## SET EXERCISE
Return only the lines running from the line that holds "chamber = turbine_chamber()" to the line that holds "nodes[node].hide_render = nodes[node].hide_viewport", including both.

## PROVIDED DATA
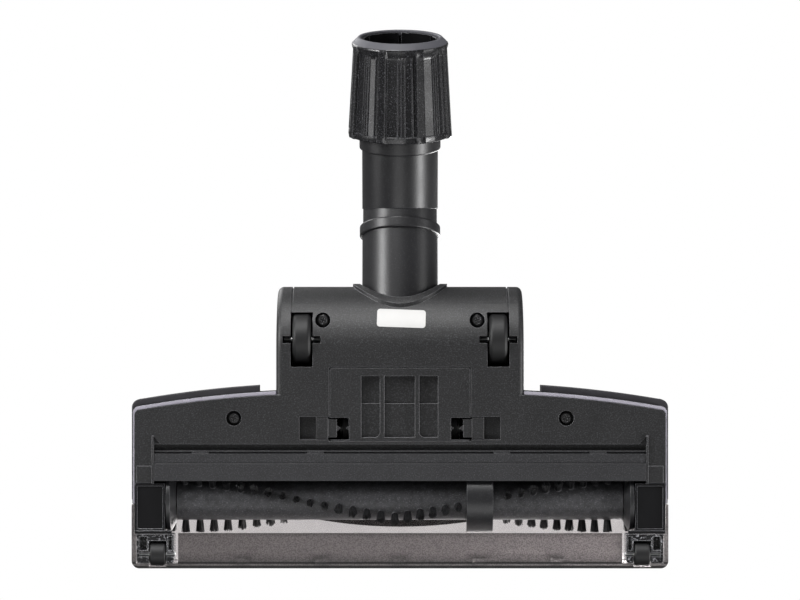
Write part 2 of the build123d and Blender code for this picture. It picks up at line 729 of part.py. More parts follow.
def neck_elbow():
    """Swivelling tube: spigot, short straight, mitred bend, upper tube."""
    outer_a = disc_on(along(tilt_rest, swivel_at + 0.4), lower_tube - 0.35, 60)
    outer_b = disc_on(upper_plane(-40), upper_tube, 40 + sleeve_from)
    spigot = disc_on(along(tilt_rest, swivel_at - 14), tube_bore - 0.4, 15)
    bore_a = disc_on(along(tilt_rest, swivel_at - 20), tube_bore - 2.4, 80)
    bore_b = disc_on(upper_plane(-60), tube_bore - 2.4, 60 + sleeve_from + 1)
    mitre = along(tilt_rest - elbow_angle / 2, 0)
    bend = along(tilt_rest, mitre_at).origin
    mitre = Plane(origin=bend, x_dir=(1, 0, 0), z_dir=mitre.z_dir)
    near = extrude(mitre * Rectangle(120, 120), -120)
    far = extrude(mitre * Rectangle(120, 120), 160)
    first = (outer_a + spigot - bore_a) & near
    second = (outer_b - bore_b) & far
    return first + second


def collar_ring():
    ring = disc_on(upper_plane(collar_from), collar_radius, 7.2)
    ring = ring - disc_on(upper_plane(collar_from - 5), upper_tube, 30)
    rims = [e for e in ring.edges()
            if e.geom_type == GeomType.CIRCLE and abs(e.radius - collar_radius) < 0.01]
    return fillet(rims, 0.9)


def clamp_sleeve():
    """Slit sleeve that the nut closes on the vacuum tube."""
    body = disc_on(upper_plane(sleeve_from + 0.1), sleeve_outer, sleeve_to - sleeve_from - 0.1)
    body = body - disc_on(upper_plane(sleeve_from - 5), sleeve_bore, 60)
    for i in range(6):
        turned = upper_plane(sleeve_from + 9) * Rot(0, 0, 60 * i + 30)
        body = body - turned * Pos(sleeve_bore + 0.6, 0, 20) * Box(4, 1.4, 40)
    return body


def adaptor_nut():
    """Tapered clamping nut with grip ribs."""
    length = nut_to - nut_from
    heel = upper_plane(nut_from) * Circle(nut_wide - 1.0)
    body = loft([heel, upper_plane(nut_to) * Circle(nut_narrow - 1.0)])
    for i in range(nut_ribs):
        turned = Rot(0, 0, 360 / nut_ribs * i + nut_turn)
        foot = upper_plane(nut_from) * turned
        rib_low = foot * Pos(nut_wide - 1.4, 0) * Rectangle(2.8, 4.8)
        head = upper_plane(nut_to - 2.2) * turned
        rib_high = head * Pos(nut_narrow - 1.4, 0) * Rectangle(2.8, 4.4)
        body = body + loft([rib_low, rib_high])
    body = body - disc_on(upper_plane(nut_from - 5), nut_bore, length + 20)
    return body


# ---------------------------------------------------------------- write

shared_place = Pos(0, -frame_shift_y, 0)


def write(node, shape):
    export_step(shared_place * shape, "parts/" + node + ".step")


os.makedirs("parts", exist_ok=True)

single_pieces = {
    "base_plate": base_plate,
    "top_shell": top_shell,
    "clear_hood": clear_hood,
    "sole_bar": sole_bar,
    "brush_tunnel": brush_tunnel,
    "service_hatch": service_hatch,
    "housing_screws": housing_screws,
    "blank_label": blank_label,
    "brush_core": brush_core,
    "brush_shaft": brush_shaft,
    "brush_pulley": brush_pulley,
    "drive_belt": drive_belt,
    "belt_guard": belt_guard,
    "turbine_wheel": turbine_wheel,
    "turbine_shaft": turbine_shaft,
    "turbine_pulley": turbine_pulley,
    "neck_barrel": neck_barrel,
    "swivel_ring": swivel_ring,
    "neck_elbow": neck_elbow,
    "collar_ring": collar_ring,
    "clamp_sleeve": clamp_sleeve,
    "adaptor_nut": adaptor_nut,
}
for node, make in single_pieces.items():
    write(node, make())

paired_pieces = {
    "bumper": bumper,
    "skirt": skirt,
    "end_block": end_block,
    "roller_pocket": roller_pocket,
    "latch": latch,
    "pivot_block": pivot_block,
    "rear_wheel": rear_wheel,
    "rear_axle": rear_axle,
    "front_roller": front_roller,
    "front_axle": front_axle,
    "brush_bearing": brush_bearing,
    "bearing_cap": bearing_cap,
    "turbine_bearing": turbine_bearing,
}
for node, make in paired_pieces.items():
    piece = make()
    write(node + "_left", piece)
    write(node + "_right", other_side(piece))

write("bristle_tufts", tufts(False))
write("end_tufts", tufts(True))

chamber = turbine_chamber()
write("turbine_chamber_lower", chamber & block(-50, 50, -100, -40, 0, turbine_z))
write("turbine_chamber_upper", chamber & block(-50, 50, -100, -40, turbine_z, 80))
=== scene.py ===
import math
import random

import bmesh
import bpy
from mathutils import Matrix, Vector


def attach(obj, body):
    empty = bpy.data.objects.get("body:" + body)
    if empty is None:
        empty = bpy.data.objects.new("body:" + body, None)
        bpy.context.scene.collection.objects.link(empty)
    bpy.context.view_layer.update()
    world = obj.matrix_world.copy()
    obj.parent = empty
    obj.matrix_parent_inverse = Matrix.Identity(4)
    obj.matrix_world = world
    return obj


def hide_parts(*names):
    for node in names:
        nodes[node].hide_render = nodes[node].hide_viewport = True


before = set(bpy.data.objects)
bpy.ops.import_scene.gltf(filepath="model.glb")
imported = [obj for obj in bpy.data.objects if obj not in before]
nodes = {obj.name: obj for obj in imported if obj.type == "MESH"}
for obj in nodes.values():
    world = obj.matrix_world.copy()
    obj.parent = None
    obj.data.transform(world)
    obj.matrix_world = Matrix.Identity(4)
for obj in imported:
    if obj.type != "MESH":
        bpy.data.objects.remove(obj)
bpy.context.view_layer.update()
mm = 0.001
print("frame loaded, CAD nodes:", len(nodes))


# small helpers

def hexColour(code):  # sRGB hex to linear
    parts = [int(code[i:i + 2], 16) / 255 for i in (0, 2, 4)]
    return [p / 12.92 if p <= 0.04045 else ((p + 0.055) / 1.055) ** 2.4 for p in parts] + [1.0]


def addNode(tree, kind, settings=None, links=None):
    node = tree.nodes.new(kind)
    for key, value in (settings or {}).items():
        if isinstance(key, int) or key in node.inputs:
            node.inputs[key].default_value = value
        else:
            setattr(node, key, value)
    for key, source in (links or {}).items():
        tree.links.new(source, node.inputs[key])
    return node


def startMaterial(name):
    material = bpy.data.materials.new(name)
    material.use_nodes = True
    material.node_tree.nodes.clear()
    return material, material.node_tree


def millimetres(tree):  # object coordinates, so that one unit of a pattern is a millimetre
    place = addNode(tree, "ShaderNodeTexCoord")
    return addNode(tree, "ShaderNodeMapping", {"Scale": (1000, 1000, 1000)},
                   {"Vector": place.outputs["Object"]}).outputs["Vector"]


def finish(obj, material, body):
    obj.data.materials.clear()
    obj.data.materials.append(material)
    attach(obj, body)
    return obj


def meshPiece(bm, name, smoothAngle=30):
    mesh = bpy.data.meshes.new(name)
    bm.to_mesh(mesh)
    bm.free()
    mesh.polygons.foreach_set("use_smooth", [True] * len(mesh.polygons))
    mesh.set_sharp_from_angle(angle=math.radians(smoothAngle))
    obj = bpy.data.objects.new(name, mesh)
    bpy.context.scene.collection.objects.link(obj)
    return obj


# materials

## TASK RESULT
chamber = turbine_chamber()
write("turbine_chamber_lower", chamber & block(-50, 50, -100, -40, 0, turbine_z))
write("turbine_chamber_upper", chamber & block(-50, 50, -100, -40, turbine_z, 80))
=== scene.py ===
import math
import random

import bmesh
import bpy
from mathutils import Matrix, Vector


def attach(obj, body):
    empty = bpy.data.objects.get("body:" + body)
    if empty is None:
        empty = bpy.data.objects.new("body:" + body, None)
        bpy.context.scene.collection.objects.link(empty)
    bpy.context.view_layer.update()
    world = obj.matrix_world.copy()
    obj.parent = empty
    obj.matrix_parent_inverse = Matrix.Identity(4)
    obj.matrix_world = world
    return obj


def hide_parts(*names):
    for node in names:
        nodes[node].hide_render = nodes[node].hide_viewport = True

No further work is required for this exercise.